- WRITTEN INSTRUCTION
Both the line containing "Recreate this object" and the line containing "length = 215.0" belong in the answer, along with every line between them; print exactly those.

= = =

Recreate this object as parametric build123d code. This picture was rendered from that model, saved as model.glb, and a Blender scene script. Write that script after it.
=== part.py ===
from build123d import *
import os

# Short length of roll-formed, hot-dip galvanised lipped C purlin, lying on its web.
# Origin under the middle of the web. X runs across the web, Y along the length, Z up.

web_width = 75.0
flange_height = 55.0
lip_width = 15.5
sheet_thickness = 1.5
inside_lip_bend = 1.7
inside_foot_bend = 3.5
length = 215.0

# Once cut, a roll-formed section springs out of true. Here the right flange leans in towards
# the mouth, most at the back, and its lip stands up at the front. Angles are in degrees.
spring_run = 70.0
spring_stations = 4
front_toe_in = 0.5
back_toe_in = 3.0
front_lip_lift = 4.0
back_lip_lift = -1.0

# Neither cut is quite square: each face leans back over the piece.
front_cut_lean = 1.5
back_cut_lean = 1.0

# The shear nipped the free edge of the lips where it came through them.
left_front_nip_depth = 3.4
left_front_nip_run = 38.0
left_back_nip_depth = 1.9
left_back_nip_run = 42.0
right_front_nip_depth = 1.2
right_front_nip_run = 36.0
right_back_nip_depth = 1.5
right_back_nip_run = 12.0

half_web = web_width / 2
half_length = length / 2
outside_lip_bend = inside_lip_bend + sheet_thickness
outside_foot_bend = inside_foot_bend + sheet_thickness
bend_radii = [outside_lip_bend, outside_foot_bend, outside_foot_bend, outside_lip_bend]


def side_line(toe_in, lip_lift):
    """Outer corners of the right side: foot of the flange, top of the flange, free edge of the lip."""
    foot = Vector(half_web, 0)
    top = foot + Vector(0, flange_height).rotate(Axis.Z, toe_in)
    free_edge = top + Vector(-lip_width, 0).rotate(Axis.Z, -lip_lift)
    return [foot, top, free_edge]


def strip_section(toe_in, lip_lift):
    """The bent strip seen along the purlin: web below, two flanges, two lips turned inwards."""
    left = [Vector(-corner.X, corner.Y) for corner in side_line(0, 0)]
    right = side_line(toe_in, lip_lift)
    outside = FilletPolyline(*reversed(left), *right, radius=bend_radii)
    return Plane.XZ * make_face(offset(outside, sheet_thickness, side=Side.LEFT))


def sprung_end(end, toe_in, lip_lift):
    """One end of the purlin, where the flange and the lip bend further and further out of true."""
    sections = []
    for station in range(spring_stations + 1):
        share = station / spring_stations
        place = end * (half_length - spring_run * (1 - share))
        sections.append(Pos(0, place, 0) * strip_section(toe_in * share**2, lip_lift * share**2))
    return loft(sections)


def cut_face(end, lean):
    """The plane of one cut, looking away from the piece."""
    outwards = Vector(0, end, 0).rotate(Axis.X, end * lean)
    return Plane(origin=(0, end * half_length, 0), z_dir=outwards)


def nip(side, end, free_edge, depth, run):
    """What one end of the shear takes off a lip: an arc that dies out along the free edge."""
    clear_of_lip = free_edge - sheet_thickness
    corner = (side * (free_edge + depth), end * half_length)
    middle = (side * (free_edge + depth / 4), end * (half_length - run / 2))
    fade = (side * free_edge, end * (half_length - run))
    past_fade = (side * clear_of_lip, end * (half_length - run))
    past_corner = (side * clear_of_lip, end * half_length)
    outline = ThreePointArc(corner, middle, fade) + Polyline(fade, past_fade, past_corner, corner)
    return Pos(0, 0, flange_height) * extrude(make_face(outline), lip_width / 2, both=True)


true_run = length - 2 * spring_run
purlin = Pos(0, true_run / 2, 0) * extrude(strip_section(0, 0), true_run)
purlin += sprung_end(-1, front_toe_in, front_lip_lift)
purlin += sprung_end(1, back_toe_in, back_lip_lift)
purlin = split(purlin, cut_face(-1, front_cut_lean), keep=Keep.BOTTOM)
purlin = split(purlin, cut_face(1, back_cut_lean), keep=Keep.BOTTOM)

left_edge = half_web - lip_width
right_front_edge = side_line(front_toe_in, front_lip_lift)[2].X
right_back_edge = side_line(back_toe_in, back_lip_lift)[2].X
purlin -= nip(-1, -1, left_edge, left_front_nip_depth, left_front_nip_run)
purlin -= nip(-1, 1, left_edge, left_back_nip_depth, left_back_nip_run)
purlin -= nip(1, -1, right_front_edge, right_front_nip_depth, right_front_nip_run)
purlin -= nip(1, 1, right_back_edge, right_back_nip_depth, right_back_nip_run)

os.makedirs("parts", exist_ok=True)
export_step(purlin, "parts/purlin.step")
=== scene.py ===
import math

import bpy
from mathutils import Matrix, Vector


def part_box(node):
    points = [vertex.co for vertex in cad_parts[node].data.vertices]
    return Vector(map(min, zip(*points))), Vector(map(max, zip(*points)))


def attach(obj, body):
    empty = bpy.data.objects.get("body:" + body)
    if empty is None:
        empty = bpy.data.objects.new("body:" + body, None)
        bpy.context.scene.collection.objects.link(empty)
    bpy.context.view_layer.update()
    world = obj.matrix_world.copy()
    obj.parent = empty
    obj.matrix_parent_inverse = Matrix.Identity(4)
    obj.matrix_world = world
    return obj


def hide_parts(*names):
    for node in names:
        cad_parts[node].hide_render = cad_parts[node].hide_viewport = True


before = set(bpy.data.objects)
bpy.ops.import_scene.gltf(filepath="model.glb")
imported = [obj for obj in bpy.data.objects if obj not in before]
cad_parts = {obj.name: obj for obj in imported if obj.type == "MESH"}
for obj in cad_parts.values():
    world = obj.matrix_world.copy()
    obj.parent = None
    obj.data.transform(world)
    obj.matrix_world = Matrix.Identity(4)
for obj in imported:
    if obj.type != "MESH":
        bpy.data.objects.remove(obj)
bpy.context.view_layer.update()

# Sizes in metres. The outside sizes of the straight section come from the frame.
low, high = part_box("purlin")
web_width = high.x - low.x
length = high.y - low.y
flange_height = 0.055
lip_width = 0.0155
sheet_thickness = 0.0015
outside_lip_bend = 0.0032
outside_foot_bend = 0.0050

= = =

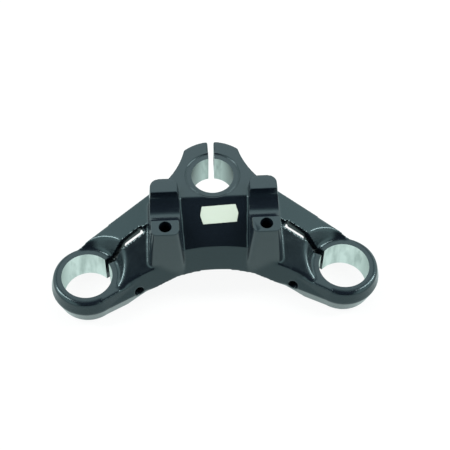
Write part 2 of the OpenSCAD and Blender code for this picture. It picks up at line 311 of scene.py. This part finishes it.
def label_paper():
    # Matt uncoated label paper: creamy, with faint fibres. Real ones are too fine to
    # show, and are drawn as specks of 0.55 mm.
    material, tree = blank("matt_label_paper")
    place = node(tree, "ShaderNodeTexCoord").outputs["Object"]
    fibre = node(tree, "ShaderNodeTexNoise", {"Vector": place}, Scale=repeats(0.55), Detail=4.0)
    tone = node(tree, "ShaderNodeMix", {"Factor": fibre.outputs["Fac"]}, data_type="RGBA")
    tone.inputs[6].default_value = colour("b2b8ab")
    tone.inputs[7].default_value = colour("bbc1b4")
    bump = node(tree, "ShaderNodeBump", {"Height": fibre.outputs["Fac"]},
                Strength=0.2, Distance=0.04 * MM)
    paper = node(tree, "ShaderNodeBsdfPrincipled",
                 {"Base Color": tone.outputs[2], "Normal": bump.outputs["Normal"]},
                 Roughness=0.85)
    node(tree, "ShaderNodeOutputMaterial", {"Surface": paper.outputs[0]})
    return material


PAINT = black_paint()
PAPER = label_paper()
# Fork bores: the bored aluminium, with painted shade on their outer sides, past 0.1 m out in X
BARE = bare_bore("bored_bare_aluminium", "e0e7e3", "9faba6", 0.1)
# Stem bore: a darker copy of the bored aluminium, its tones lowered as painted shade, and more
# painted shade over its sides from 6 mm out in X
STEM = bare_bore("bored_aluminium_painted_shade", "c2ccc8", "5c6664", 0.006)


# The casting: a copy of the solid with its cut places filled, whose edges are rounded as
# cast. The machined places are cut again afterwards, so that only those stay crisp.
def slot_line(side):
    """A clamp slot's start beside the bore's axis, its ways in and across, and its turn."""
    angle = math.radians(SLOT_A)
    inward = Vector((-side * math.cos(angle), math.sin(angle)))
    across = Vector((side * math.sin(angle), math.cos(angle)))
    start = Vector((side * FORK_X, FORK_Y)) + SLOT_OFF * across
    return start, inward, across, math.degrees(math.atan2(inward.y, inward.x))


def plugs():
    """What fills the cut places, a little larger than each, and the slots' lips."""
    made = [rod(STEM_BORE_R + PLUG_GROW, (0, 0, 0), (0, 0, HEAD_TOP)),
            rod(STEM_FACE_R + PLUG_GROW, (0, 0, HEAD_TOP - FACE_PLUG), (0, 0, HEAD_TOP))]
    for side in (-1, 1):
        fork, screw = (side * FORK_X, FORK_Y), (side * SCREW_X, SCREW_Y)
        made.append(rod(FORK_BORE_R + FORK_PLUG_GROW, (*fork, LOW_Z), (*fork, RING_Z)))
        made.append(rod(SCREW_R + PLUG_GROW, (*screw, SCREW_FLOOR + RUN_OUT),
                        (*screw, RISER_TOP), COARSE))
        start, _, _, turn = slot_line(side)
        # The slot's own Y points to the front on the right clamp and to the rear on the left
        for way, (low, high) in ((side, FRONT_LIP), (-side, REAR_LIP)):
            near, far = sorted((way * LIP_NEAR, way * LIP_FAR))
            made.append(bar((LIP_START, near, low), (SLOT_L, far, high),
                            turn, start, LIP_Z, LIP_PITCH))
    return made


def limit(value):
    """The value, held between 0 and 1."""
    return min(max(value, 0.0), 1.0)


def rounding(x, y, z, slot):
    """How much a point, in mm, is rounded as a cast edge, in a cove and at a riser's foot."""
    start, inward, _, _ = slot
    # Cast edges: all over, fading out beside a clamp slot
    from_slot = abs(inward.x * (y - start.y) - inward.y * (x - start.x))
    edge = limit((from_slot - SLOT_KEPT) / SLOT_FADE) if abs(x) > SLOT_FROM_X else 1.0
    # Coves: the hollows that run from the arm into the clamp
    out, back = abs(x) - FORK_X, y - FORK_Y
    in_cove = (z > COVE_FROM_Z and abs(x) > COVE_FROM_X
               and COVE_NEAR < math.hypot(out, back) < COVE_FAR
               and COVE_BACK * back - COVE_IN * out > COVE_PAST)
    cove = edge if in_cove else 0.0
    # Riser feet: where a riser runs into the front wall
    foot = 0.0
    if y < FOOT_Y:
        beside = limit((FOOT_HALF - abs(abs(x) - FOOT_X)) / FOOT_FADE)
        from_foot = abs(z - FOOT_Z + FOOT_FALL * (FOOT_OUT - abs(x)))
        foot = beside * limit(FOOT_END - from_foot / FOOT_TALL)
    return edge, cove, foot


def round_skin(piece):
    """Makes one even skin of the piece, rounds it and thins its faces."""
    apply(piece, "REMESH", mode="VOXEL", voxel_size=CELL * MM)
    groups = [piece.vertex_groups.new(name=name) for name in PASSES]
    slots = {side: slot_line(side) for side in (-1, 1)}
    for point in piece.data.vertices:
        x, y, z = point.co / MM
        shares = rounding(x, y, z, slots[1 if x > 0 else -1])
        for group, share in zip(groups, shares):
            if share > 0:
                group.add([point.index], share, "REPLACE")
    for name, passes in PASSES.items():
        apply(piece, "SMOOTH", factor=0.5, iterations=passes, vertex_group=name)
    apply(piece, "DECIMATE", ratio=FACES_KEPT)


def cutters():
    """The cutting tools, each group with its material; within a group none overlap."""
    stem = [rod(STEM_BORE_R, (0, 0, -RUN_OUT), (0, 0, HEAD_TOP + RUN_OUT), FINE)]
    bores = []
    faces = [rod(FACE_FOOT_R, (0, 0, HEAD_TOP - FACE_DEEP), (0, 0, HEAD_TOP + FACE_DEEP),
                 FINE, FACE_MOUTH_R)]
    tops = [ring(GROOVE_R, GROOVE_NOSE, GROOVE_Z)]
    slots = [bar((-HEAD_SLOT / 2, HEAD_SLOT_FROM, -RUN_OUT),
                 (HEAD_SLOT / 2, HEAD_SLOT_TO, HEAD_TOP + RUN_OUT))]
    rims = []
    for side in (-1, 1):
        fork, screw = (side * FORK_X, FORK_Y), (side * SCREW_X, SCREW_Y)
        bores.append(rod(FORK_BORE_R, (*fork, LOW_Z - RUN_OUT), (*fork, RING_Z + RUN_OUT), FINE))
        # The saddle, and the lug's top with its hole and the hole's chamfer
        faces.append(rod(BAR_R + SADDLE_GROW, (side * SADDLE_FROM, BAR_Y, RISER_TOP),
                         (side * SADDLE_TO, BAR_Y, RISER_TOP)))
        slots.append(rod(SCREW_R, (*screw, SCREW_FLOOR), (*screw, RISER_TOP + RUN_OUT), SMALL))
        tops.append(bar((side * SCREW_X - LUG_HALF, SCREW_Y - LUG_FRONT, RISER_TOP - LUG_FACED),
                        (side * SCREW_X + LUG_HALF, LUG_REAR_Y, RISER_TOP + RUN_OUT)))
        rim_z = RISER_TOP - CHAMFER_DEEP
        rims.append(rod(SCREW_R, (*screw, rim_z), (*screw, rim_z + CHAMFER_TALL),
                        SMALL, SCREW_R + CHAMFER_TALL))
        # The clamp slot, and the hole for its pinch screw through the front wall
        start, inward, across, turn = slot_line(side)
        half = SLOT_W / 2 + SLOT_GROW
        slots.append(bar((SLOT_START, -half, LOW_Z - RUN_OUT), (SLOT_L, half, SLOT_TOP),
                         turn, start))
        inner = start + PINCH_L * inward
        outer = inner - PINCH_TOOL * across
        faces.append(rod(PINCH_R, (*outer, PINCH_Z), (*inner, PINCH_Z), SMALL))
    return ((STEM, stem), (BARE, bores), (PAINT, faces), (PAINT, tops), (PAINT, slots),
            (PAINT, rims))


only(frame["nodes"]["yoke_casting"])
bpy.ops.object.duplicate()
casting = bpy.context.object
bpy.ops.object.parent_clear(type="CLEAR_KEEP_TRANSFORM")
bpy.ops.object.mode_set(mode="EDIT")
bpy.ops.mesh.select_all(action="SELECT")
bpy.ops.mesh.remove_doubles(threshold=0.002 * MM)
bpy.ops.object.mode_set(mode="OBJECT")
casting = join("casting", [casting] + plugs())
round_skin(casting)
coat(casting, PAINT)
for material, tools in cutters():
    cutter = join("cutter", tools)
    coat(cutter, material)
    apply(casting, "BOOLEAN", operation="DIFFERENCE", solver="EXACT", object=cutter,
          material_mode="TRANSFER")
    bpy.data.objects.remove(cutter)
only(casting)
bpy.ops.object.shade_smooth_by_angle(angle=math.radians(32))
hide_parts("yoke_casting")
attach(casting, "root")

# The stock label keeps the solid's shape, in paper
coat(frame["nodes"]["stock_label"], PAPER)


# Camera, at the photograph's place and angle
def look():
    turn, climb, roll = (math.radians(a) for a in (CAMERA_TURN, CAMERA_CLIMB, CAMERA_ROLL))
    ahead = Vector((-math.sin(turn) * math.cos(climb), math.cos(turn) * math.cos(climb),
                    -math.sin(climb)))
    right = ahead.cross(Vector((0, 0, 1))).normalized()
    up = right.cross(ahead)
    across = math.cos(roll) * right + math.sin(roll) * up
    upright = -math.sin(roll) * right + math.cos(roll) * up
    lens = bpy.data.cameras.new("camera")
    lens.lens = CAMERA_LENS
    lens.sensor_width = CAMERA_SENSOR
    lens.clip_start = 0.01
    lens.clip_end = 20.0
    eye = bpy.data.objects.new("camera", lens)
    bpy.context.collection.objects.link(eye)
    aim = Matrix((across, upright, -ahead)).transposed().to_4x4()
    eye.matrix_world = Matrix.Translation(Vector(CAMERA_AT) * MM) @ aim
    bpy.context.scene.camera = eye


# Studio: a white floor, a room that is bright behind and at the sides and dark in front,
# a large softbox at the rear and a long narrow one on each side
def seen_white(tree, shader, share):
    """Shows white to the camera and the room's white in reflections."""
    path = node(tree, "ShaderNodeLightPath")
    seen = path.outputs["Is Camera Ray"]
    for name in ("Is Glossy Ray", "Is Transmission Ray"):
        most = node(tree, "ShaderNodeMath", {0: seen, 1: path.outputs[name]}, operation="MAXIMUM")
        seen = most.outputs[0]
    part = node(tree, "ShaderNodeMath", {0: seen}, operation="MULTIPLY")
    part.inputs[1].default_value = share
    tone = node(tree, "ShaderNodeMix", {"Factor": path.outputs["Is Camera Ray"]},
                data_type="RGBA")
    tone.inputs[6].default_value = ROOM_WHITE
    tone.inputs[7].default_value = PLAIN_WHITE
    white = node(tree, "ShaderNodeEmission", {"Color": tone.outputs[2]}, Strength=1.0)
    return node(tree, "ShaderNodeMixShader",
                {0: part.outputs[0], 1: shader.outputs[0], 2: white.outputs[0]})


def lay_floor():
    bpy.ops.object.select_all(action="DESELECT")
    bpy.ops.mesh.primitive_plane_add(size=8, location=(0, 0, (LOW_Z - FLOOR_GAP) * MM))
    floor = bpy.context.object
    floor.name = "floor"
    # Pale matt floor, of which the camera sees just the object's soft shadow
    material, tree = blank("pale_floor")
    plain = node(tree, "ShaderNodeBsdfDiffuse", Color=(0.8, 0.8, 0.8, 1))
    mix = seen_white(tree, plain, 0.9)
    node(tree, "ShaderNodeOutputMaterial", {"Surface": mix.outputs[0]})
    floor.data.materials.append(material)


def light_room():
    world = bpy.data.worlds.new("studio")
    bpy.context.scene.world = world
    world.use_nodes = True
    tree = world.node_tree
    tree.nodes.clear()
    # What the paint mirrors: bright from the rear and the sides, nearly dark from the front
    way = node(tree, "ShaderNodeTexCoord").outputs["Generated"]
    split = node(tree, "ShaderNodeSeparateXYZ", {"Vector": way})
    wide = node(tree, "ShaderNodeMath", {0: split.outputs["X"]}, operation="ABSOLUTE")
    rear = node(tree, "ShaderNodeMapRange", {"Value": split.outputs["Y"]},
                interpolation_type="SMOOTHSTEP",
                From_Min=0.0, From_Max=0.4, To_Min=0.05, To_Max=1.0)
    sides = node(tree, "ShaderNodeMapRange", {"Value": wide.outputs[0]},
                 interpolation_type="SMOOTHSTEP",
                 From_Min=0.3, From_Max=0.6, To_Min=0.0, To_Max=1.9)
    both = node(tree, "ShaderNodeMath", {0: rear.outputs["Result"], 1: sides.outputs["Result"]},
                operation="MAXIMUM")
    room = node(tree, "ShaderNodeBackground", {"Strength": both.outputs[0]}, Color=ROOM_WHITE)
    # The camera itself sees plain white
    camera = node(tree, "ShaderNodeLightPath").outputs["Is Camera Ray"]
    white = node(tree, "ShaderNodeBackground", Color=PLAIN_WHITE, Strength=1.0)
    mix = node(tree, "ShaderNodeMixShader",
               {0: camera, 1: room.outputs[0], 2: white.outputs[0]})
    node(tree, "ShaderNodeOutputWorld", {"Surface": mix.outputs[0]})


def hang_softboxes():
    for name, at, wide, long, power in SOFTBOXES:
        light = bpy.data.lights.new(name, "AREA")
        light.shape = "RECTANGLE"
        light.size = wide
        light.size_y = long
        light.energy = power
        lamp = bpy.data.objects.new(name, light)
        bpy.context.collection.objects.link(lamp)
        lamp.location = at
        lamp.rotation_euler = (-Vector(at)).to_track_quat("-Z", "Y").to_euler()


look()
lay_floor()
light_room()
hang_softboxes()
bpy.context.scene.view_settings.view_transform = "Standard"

= = =

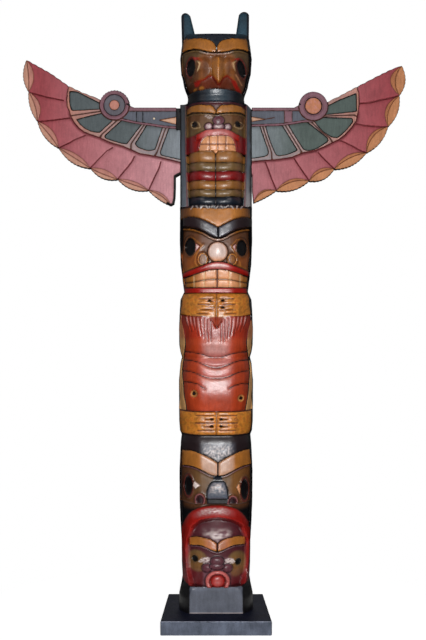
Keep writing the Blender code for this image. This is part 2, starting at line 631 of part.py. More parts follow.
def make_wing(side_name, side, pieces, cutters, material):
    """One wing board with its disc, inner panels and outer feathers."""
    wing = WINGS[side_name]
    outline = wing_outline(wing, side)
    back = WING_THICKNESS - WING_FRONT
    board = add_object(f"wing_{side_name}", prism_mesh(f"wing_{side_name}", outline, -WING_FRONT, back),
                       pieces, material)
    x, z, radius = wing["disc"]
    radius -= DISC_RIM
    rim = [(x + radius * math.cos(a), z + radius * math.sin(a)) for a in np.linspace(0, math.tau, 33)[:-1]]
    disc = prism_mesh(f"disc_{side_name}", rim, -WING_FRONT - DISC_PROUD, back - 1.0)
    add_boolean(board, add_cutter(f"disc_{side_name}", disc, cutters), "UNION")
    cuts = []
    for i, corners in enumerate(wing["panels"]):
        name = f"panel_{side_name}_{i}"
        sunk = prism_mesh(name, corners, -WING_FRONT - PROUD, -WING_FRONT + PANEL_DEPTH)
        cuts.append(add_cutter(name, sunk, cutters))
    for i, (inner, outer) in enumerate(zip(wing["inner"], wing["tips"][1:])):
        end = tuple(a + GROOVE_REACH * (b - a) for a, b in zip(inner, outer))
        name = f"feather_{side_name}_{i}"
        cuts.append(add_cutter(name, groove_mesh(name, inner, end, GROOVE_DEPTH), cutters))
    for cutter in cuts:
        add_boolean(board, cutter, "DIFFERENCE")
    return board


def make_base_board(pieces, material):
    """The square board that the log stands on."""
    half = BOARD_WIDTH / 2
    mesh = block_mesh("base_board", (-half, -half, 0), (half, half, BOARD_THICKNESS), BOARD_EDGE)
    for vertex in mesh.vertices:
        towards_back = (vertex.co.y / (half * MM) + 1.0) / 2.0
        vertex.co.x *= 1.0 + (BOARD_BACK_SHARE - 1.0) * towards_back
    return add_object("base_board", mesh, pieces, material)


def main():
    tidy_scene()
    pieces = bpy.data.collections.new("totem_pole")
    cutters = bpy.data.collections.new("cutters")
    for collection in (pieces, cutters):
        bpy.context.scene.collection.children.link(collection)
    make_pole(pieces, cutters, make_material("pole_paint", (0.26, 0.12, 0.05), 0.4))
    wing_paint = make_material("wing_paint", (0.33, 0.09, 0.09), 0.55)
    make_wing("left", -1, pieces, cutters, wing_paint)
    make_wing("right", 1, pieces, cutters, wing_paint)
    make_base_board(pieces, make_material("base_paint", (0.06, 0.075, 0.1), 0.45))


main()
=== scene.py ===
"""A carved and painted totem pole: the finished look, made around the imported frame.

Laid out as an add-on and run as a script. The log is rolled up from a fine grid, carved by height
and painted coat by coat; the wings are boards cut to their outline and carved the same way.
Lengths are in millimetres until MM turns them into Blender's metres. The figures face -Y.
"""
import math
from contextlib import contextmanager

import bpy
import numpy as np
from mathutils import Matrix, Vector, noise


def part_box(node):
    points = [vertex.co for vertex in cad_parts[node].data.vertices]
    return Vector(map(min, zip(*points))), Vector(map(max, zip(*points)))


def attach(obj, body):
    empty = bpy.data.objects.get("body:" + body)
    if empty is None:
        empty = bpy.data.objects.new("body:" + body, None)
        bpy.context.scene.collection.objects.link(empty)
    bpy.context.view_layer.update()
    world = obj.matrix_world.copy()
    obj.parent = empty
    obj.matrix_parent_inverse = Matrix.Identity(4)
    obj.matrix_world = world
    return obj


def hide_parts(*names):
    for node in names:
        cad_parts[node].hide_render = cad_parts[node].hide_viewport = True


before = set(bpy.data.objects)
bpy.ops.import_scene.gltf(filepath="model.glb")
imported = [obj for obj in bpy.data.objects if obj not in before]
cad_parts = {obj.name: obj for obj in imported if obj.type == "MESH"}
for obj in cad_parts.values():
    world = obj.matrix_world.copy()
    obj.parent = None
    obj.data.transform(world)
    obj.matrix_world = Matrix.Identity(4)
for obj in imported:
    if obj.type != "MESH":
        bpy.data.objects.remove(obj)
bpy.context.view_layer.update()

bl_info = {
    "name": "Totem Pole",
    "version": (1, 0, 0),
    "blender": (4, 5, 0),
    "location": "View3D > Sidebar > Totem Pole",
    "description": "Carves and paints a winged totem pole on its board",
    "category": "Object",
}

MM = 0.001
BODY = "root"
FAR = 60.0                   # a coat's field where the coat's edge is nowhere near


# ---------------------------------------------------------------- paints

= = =

- OUTPUT FOR THIS TASK
Recreate this object as parametric build123d code. This picture was rendered from that model, saved as model.glb, and a Blender scene script. Write that script after it.
=== part.py ===
from build123d import *
import os

# Short length of roll-formed, hot-dip galvanised lipped C purlin, lying on its web.
# Origin under the middle of the web. X runs across the web, Y along the length, Z up.

web_width = 75.0
flange_height = 55.0
lip_width = 15.5
sheet_thickness = 1.5
inside_lip_bend = 1.7
inside_foot_bend = 3.5
length = 215.0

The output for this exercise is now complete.